Little Princess Victoria paid me a visit in my bedroom, which is also sitting-room, to-day. She is of sweet temper, decidedly pretty, very like both the Queen and her mother. Then I went to see the three Prussian children, and the two elder ones played with my rusty old stick of twenty or twenty-five years’ standing.

_Holyrood, Oct. 11._—On Friday morning, as I expected, I talked to the Queen until the last moment. She did give me opportunities which might have led on to anything, but want of time hustled me, and though I spoke abruptly enough, and did not find myself timid, yet I could [not] manage it at all to my satisfaction. She said the one purpose of her life was gone, and she could not help wishing the accident had ended it. This is hardly qualified by another thing which she said to Lady Churchill, that she should not like to have died in that way. She went on to speak of her life as likely to be short. I told her that she would not give way, that duty would sustain her (this she quite recognised), that her burden was altogether peculiar, but the honour was in proportion, that no one could wonder at her feeling the present, which is near, but that the reward is _there_, though distant.... Then about politics, which will keep. She rowed me for writing to Lord Palmerston about her accident, and said, “But, dear Mr. Gladstone, that was quite wrong.” The secret is kept wonderfully, and you must keep it. I hinted that it would be a very bad thing to have G. Grey away from such a cabinet on Tuesday, but all I could get was that I might arrange for any other minister (some one there certainly ought to be). I lectured her a little for driving after dark in such a country, but she said all her habits were formed on the Prince’s wishes and directions, and she could not alter them.

_Hawarden, Dec. 29._—I am well _past half_ a century. My life has not been inactive. But of what kind has been its activity? Inwardly I feel it to be open to this general observation: it seems to have been and to be a series of efforts to be and to do what is beyond my natural force. This of itself is not condemnation, though it is a spectacle effectually humbling when I see that I have not according to Schiller’s figure enlarged with the circle in which I live and move. [_Diary._]

IV

_Jan. 2, 1864._—The cabinet was on matters of great importance connected with Denmark, and has decided rightly to seek the co-operation of France and other powers before talking about the use, in any event, of force.(77) Lord Palmerston has gout sharply in the hand. The Queen wrote a letter, which I think did her great credit. Her love of truth and wish to do right prevent all prejudices from effectually warping her.

The Queen talked much about the Danish question, and is very desirous of a more staid and quiet foreign policy. For the first time I think she takes a just credit to herself for having influenced beneficially the course of policy and of affairs in the late controversy.
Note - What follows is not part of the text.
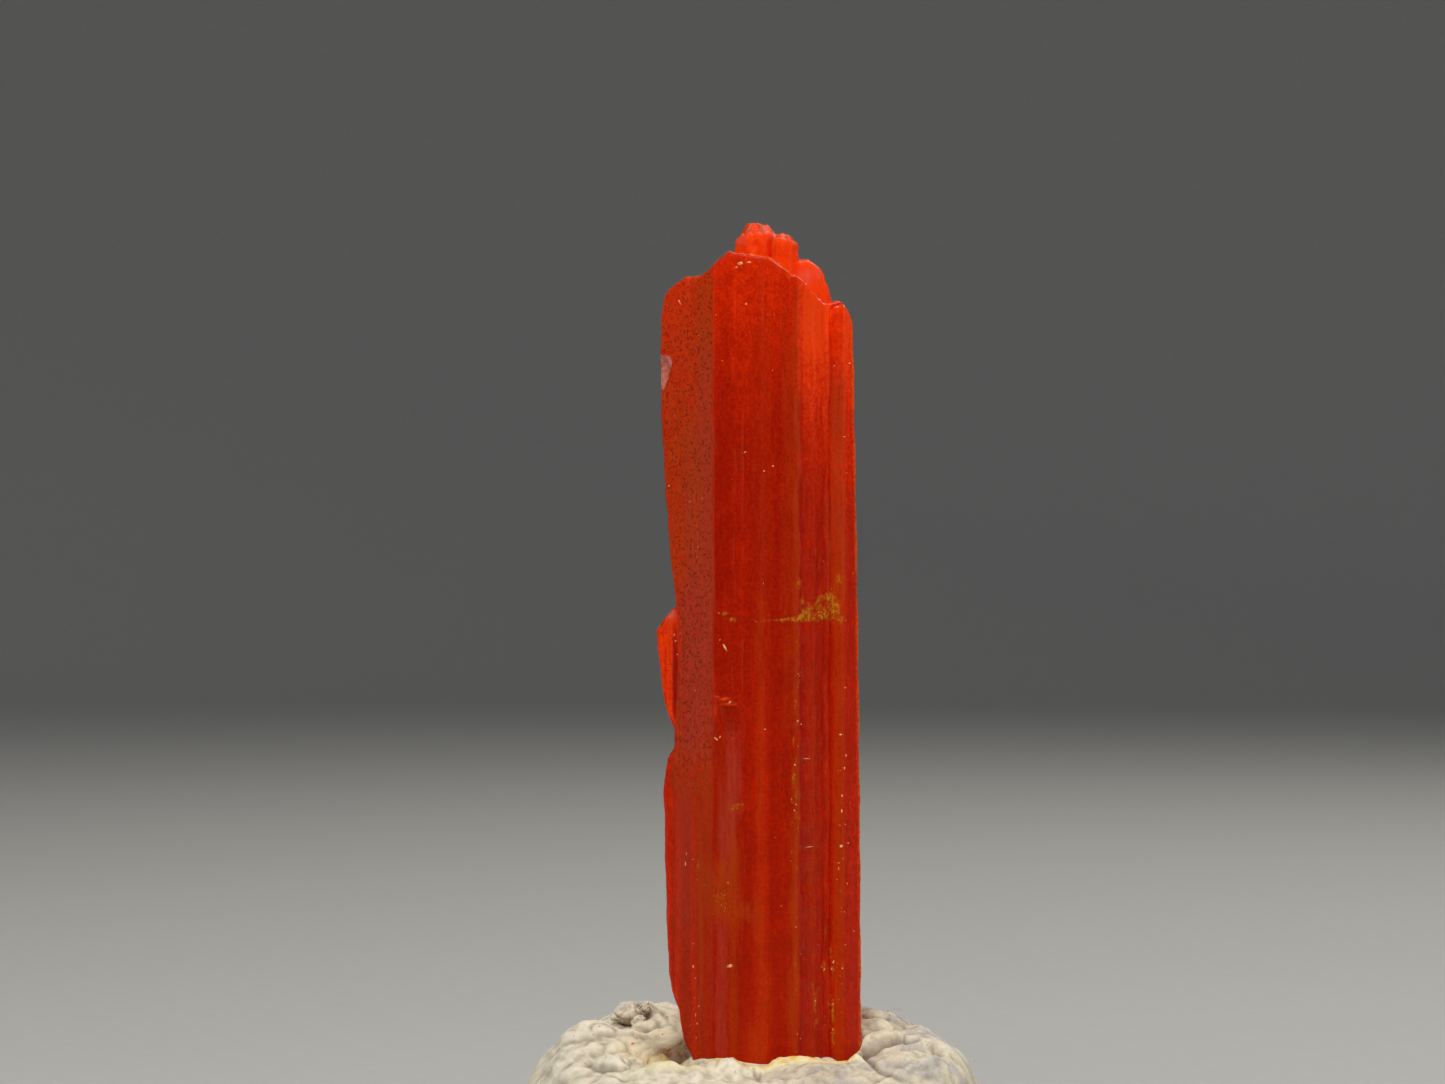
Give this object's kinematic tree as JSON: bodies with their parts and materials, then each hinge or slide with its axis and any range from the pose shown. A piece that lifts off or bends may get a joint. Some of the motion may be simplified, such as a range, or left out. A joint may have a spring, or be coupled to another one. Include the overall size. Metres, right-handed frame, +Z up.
{
  "type": "crocoite crystal specimen",
  "caption": "Long striated red crocoite crystal with stepped tips, standing upright in a rounded lump of off-white mounting putty.",
  "frame": {"origin": "on the resting surface, at the middle of the putty's flat base", "axes": "+Z up along the crystal's length, -Y towards the viewer who faces the broad striated face, +X to that viewer's right"},
  "size_m": [0.0203, 0.0183, 0.042],
  "materials": {
    "crocoite": "translucent red, adamantine on the smooth faces and matte where pitted",
    "putty": "dull off-white with grey smudges"
  },
  "bodies": {
    "root": {"crocoite_crystal": "crocoite", "putty_base": "putty"}
  },
  "joints": []
}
_Balmoral, Sept. 28._—I thought the Queen’s state of health and spirits last night very satisfactory. She looks better, more like what she used to look, and the spirits were very even; with the little references to the Prince just as usual. Whenever she quotes an opinion of the Prince, she looks upon the question as completely shut up by it, for herself and all the world. Prince Alfred is going to Germany for nine weeks—to study at Bonn, and to be more or less at Coburg. The Queen asked for you, of course. She has not said a syllable about public affairs to me since I came, but talked pleasantly of all manner of things.

_Sept. 29._—The Queen sent to offer a day’s deer-stalking, but I am loth to trust my long eyesight.

_Oct. 2._—At dinner last night there was a great deal of conversation, and to-day I have been near an hour with the Queen after coming back from Ballater. She was as good and as gracious as possible. I can hardly tell you all the things talked about—Prince Humbert, Garibaldi, Lady Lyttelton, the Hagley boys, Lucy, smoking, dress, fashion, Prince Alfred, his establishment and future plans, Prince of Wales’s visit to Denmark, revenue, Lancashire, foreign policy, the newspaper press, the habits of the present generation, young men, young married ladies, clubs, Clarendon’s journey, the Prince Consort on dress and fashion, Prince of Wales on ditto, Sir R. Peel, F. Peel, Mrs. Stonor, the rest of that family, misreading foreign names and words, repute of English people abroad, happy absence of foreign office disputes and quarrels.

_Oct. 3._—I am just in from a sixteen mile walk, quite fresh, and pleased with myself! for having in my old age walked a measured mile in twelve minutes by the side of this beautiful Dee.

_Oct. 7._—I have just come in from a delightful twenty-five miles ride with General Grey and another companion. I had another long interview with the Queen to-day. She talked most, and very freely and confidentially, about the Prince of Wales; also about Lord Russell and Lord Palmerston, and about Granville and Clarendon, the latter perhaps to an effect that will a little surprise you. Also the Dean of Windsor. It was a kind of farewell audience.